======== Dataset section

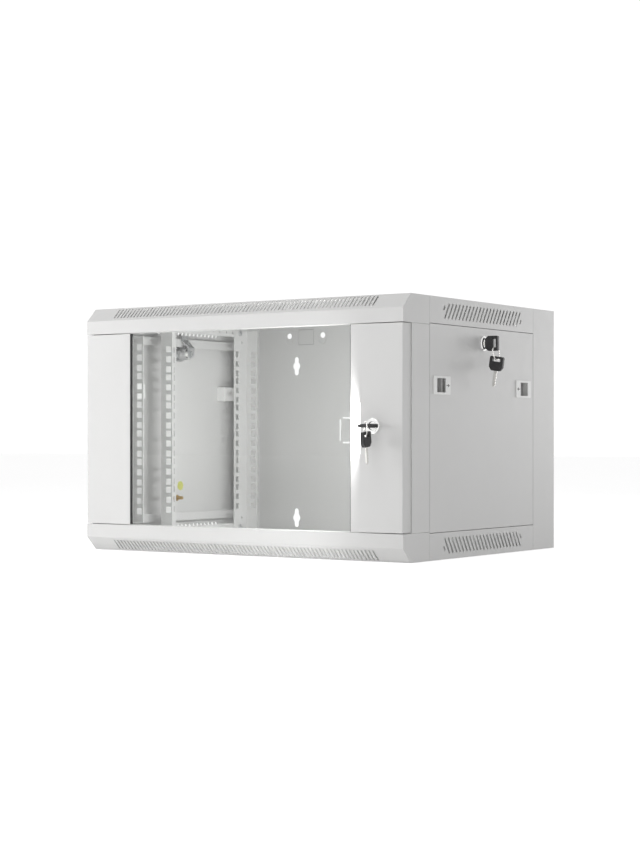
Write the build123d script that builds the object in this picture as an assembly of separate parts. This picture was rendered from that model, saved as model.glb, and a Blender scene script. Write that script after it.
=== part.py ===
"""Wall mount network cabinet, six rack units high, with a glazed lockable door.

Millimetres. +X is the cabinet's right as seen from the front, +Y points into the wall, +Z is up.
The origin is the centre of the wall face, so the front is at y = -DEPTH.
Depths named "from the front" are measured back from the front face, and heights named
"above the floor" are measured up from the underside.
"""
import os
from math import cos, radians, sin, sqrt

from build123d import *

# The 19 inch rack standard, which sets the width and the height
RACK_OPENING = 450.0    # clear width between rack flanges
RACK_HOLE_EDGE = 7.5    # from a flange's edge to its column of holes
RACK_HOLE = 9.5         # square holes for cage nuts
RACK_UNITS = 6
UNIT = 44.45
UNIT_HOLES = (6.35, 22.225, 38.1)   # hole heights within one unit

# Overall size
SIDE_SPACE = 60.0       # from the rack opening to each side of the cabinet
END_SPACE = 51.65       # from the rack units to the roof and to the floor
WIDTH = RACK_OPENING + SIDE_SPACE * 2
HEIGHT = RACK_UNITS * UNIT + END_SPACE * 2
DEPTH = 450.0
SHEET = 1.2             # body sheet
SEAM = 0.4              # open line between neighbouring folded parts

# The three sections, from the front back
FRAME_DEPTH = 70.0      # front frame, measured from the front
PAN_DEPTH = 70.0        # rear pan, measured from the wall
BAND = 38.0             # upright side bands of the roof and floor panels
CHAMFER = 20.0          # sloping front edges, rise and run
TRIM_FACE = 20.0        # upright face between the slope and the door
TRIM_LIP = 24.0         # how far the trim folds back over the door
TRIM_UPTURN = 12.0      # stiffening fold at the end of that lip
JOINING_FLANGE = 12.0   # folds where trims, panels and pan are bolted back to back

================

Instructions to follow -> Out of the material above, select every line that holds the string "from".

Correct output ->
Write the build123d script that builds the object in this picture as an assembly of separate parts. This picture was rendered from that model, saved as model.glb, and a Blender scene script. Write that script after it.
Millimetres. +X is the cabinet's right as seen from the front, +Y points into the wall, +Z is up.
Depths named "from the front" are measured back from the front face, and heights named
"above the floor" are measured up from the underside.
from math import cos, radians, sin, sqrt
from build123d import *
RACK_HOLE_EDGE = 7.5    # from a flange's edge to its column of holes
SIDE_SPACE = 60.0       # from the rack opening to each side of the cabinet
END_SPACE = 51.65       # from the rack units to the roof and to the floor
# The three sections, from the front back
FRAME_DEPTH = 70.0      # front frame, measured from the front
PAN_DEPTH = 70.0        # rear pan, measured from the wall